● What this task involves:
Copy out all the data, word for word.

[Records with modeling code]
»»

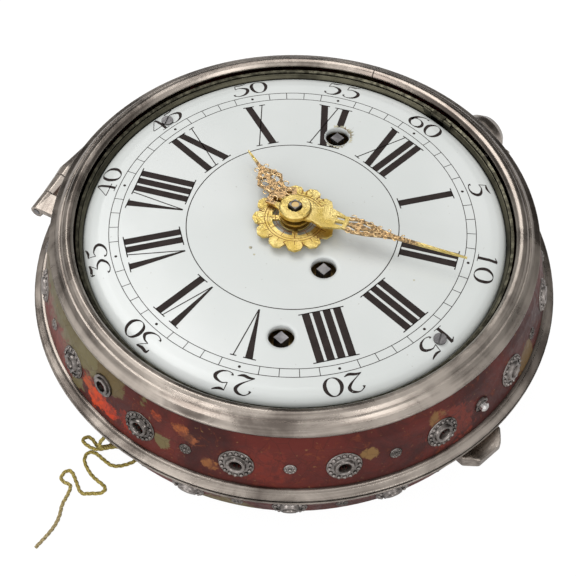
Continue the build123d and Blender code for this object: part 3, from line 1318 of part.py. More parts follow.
# Pull cord: out of its bush, down behind the case to the table, out and back in one tight bight, then the tail
cord_exit = cord_plane.offset(BUSH_LIP)
exit_point = cord_exit.origin
exit_step = exit_point + cord_exit.z_dir * EXIT_RUN
CORD_POINTS = [
    (exit_point.X, exit_point.Y, exit_point.Z),
    (exit_step.X, exit_step.Y, exit_step.Z),
    (-0.3, -63.4, 17.6),
    (-1.0, -60.2, 13.6),
    (-3.3, -55.8, 6.6),
    (-5.1, -52.0, 2.0),
    (-6.6, -49.9, 0.5),
    (-9.1, -50.9, 0.5),
    (-7.2, -54.9, 0.5),
    (-9.2, -58.9, 0.5),
    (-12.4, -58.0, 0.5),
    (-13.9, -58.9, 0.7),
    (-13.4, -60.5, 1.1),
    (-11.6, -60.6, 1.4),
    (-8.5, -59.9, 1.7),
    (-6.3, -55.7, 1.5),
    (-3.9, -53.2, 0.6),
    (-0.6, -52.4, 0.5),
    (0.1, -54.9, 0.5),
    (-2.3, -59.5, 0.5),
    (-5.9, -59.9, 0.5),
    (-9.0, -60.1, 0.5),
    (-10.2, -61.4, 0.5),
    (-9.3, -63.4, 0.5),
    (-6.7, -64.4, 0.5),
    (-3.6, -64.9, 0.5),
    (0.9, -64.2, 0.5),
    (1.2, -66.2, 0.5),
    (-0.6, -68.0, 0.5),
    (-2.2, -70.0, 0.5),
    (-5.4, -68.7, 0.5),
    (-9.0, -67.4, 0.5),
    (-9.9, -69.0, 0.5),
    (-9.0, -71.0, 0.5),
    (-7.3, -70.8, 0.5),
    (-5.7, -70.0, 0.5),
    (-4.2, -72.4, 0.5),
    (-3.2, -75.0, 0.5),
    (-0.8, -77.6, 0.5),
    (0.8, -81.4, 0.5),
    (1.5, -86.6, 0.5),
]
runs = [Vector(*CORD_POINTS[k + 1]) - Vector(*CORD_POINTS[k]) for k in range(len(CORD_POINTS) - 1)]
radii = []
for before, after in zip(runs[:-1], runs[1:]):
    half_turn = radians(before.get_angle(after)) / 2
    radii.append(0.45 * min(before.length, after.length) / tan(half_turn))
print("cord radii", [round(r, 2) for r in radii])
with BuildPart() as pull_cord:
    with BuildLine() as route:
        FilletPolyline(*CORD_POINTS, radius=radii)
    with BuildSketch(Plane(origin=route.line @ 0, z_dir=route.line % 0)):
        rod(CORD_R, CORD_SIDES)
    sweep(path=route.line)
cord_length = sum(edge.length for edge in route.line.edges())
section_area = CORD_SIDES / 2 * CORD_R**2 * sin(2 * pi / CORD_SIDES)
print("cord length", round(cord_length, 2), "volume share", round(pull_cord.part.volume / (section_area * cord_length), 4))
save(pull_cord, "pull_cord")
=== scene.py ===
# Coach clock: the look of every piece, with floor, light and camera. Lengths on the clock are
# given in millimetres and multiplied by MM; the floor, the lights and the camera are in metres.
import math
import random

import bpy
from mathutils import Matrix, Vector


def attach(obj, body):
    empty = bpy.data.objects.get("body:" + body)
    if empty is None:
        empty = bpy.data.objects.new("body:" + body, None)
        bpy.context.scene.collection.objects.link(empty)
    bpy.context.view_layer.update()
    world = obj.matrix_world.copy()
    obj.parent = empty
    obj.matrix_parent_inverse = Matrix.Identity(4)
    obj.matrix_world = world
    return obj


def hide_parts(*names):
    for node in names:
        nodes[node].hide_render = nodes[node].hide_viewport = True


MM = 0.001
random.seed(7)

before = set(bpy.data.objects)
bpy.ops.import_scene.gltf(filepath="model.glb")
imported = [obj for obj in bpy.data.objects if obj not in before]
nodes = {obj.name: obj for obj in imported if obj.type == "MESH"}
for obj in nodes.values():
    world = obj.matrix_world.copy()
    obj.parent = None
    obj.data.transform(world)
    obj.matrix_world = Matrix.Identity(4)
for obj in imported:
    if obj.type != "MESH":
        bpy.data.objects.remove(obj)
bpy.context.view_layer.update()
scene = bpy.context.scene


# ---------------------------------------------------------------- node graphs
MIX_AMOUNT, MIX_FROM, MIX_TO, MIX_RESULT = 0, 6, 7, 2  # sockets of a Mix node that mixes colours


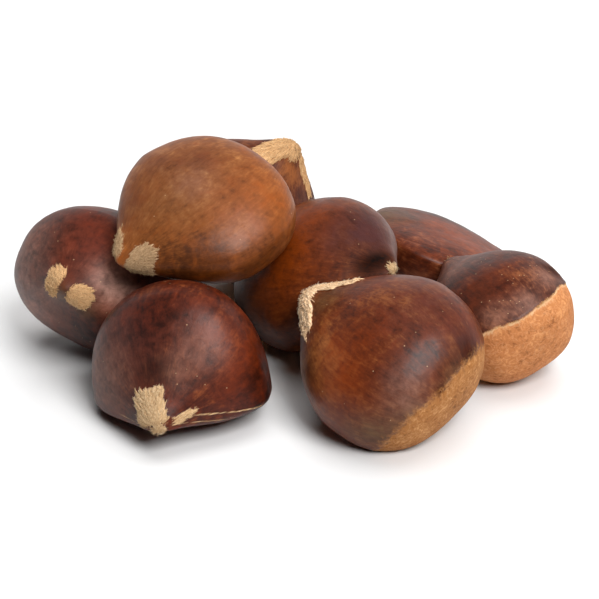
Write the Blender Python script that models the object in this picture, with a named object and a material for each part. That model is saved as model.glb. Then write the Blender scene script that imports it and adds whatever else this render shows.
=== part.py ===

««

● Complete output:
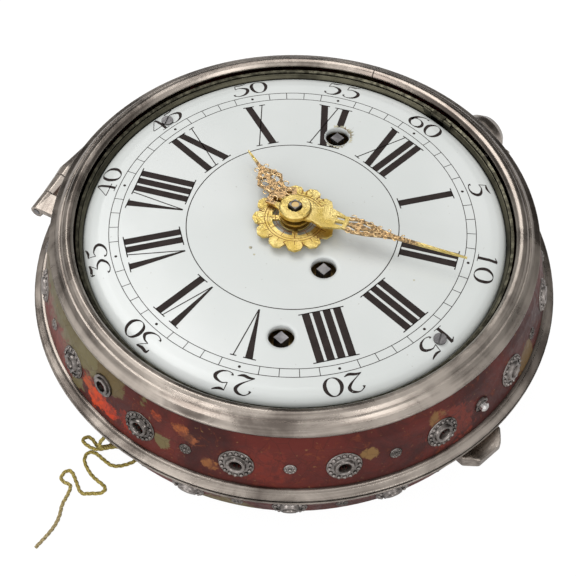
Continue the build123d and Blender code for this object: part 3, from line 1318 of part.py. More parts follow.
# Pull cord: out of its bush, down behind the case to the table, out and back in one tight bight, then the tail
cord_exit = cord_plane.offset(BUSH_LIP)
exit_point = cord_exit.origin
exit_step = exit_point + cord_exit.z_dir * EXIT_RUN
CORD_POINTS = [
    (exit_point.X, exit_point.Y, exit_point.Z),
    (exit_step.X, exit_step.Y, exit_step.Z),
    (-0.3, -63.4, 17.6),
    (-1.0, -60.2, 13.6),
    (-3.3, -55.8, 6.6),
    (-5.1, -52.0, 2.0),
    (-6.6, -49.9, 0.5),
    (-9.1, -50.9, 0.5),
    (-7.2, -54.9, 0.5),
    (-9.2, -58.9, 0.5),
    (-12.4, -58.0, 0.5),
    (-13.9, -58.9, 0.7),
    (-13.4, -60.5, 1.1),
    (-11.6, -60.6, 1.4),
    (-8.5, -59.9, 1.7),
    (-6.3, -55.7, 1.5),
    (-3.9, -53.2, 0.6),
    (-0.6, -52.4, 0.5),
    (0.1, -54.9, 0.5),
    (-2.3, -59.5, 0.5),
    (-5.9, -59.9, 0.5),
    (-9.0, -60.1, 0.5),
    (-10.2, -61.4, 0.5),
    (-9.3, -63.4, 0.5),
    (-6.7, -64.4, 0.5),
    (-3.6, -64.9, 0.5),
    (0.9, -64.2, 0.5),
    (1.2, -66.2, 0.5),
    (-0.6, -68.0, 0.5),
    (-2.2, -70.0, 0.5),
    (-5.4, -68.7, 0.5),
    (-9.0, -67.4, 0.5),
    (-9.9, -69.0, 0.5),
    (-9.0, -71.0, 0.5),
    (-7.3, -70.8, 0.5),
    (-5.7, -70.0, 0.5),
    (-4.2, -72.4, 0.5),
    (-3.2, -75.0, 0.5),
    (-0.8, -77.6, 0.5),
    (0.8, -81.4, 0.5),
    (1.5, -86.6, 0.5),
]
runs = [Vector(*CORD_POINTS[k + 1]) - Vector(*CORD_POINTS[k]) for k in range(len(CORD_POINTS) - 1)]
radii = []
for before, after in zip(runs[:-1], runs[1:]):
    half_turn = radians(before.get_angle(after)) / 2
    radii.append(0.45 * min(before.length, after.length) / tan(half_turn))
print("cord radii", [round(r, 2) for r in radii])
with BuildPart() as pull_cord:
    with BuildLine() as route:
        FilletPolyline(*CORD_POINTS, radius=radii)
    with BuildSketch(Plane(origin=route.line @ 0, z_dir=route.line % 0)):
        rod(CORD_R, CORD_SIDES)
    sweep(path=route.line)
cord_length = sum(edge.length for edge in route.line.edges())
section_area = CORD_SIDES / 2 * CORD_R**2 * sin(2 * pi / CORD_SIDES)
print("cord length", round(cord_length, 2), "volume share", round(pull_cord.part.volume / (section_area * cord_length), 4))
save(pull_cord, "pull_cord")
=== scene.py ===
# Coach clock: the look of every piece, with floor, light and camera. Lengths on the clock are
# given in millimetres and multiplied by MM; the floor, the lights and the camera are in metres.
import math
import random

import bpy
from mathutils import Matrix, Vector


def attach(obj, body):
    empty = bpy.data.objects.get("body:" + body)
    if empty is None:
        empty = bpy.data.objects.new("body:" + body, None)
        bpy.context.scene.collection.objects.link(empty)
    bpy.context.view_layer.update()
    world = obj.matrix_world.copy()
    obj.parent = empty
    obj.matrix_parent_inverse = Matrix.Identity(4)
    obj.matrix_world = world
    return obj


def hide_parts(*names):
    for node in names:
        nodes[node].hide_render = nodes[node].hide_viewport = True


MM = 0.001
random.seed(7)

before = set(bpy.data.objects)
bpy.ops.import_scene.gltf(filepath="model.glb")
imported = [obj for obj in bpy.data.objects if obj not in before]
nodes = {obj.name: obj for obj in imported if obj.type == "MESH"}
for obj in nodes.values():
    world = obj.matrix_world.copy()
    obj.parent = None
    obj.data.transform(world)
    obj.matrix_world = Matrix.Identity(4)
for obj in imported:
    if obj.type != "MESH":
        bpy.data.objects.remove(obj)
bpy.context.view_layer.update()
scene = bpy.context.scene


# ---------------------------------------------------------------- node graphs
MIX_AMOUNT, MIX_FROM, MIX_TO, MIX_RESULT = 0, 6, 7, 2  # sockets of a Mix node that mixes colours


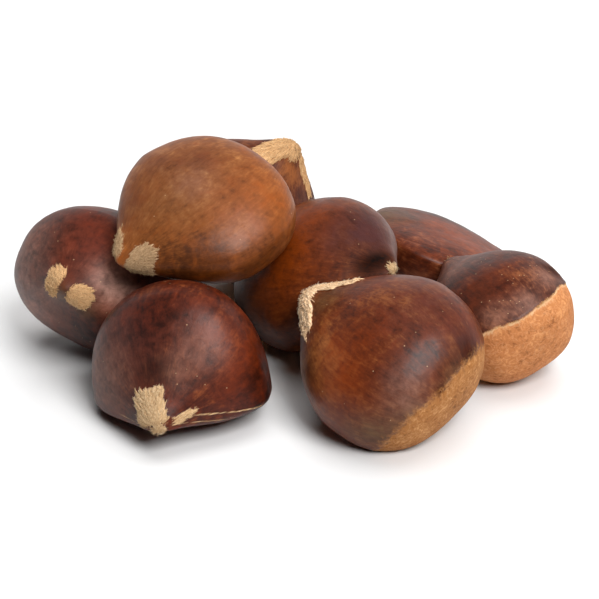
Write the Blender Python script that models the object in this picture, with a named object and a material for each part. That model is saved as model.glb. Then write the Blender scene script that imports it and adds whatever else this render shows.
=== part.py ===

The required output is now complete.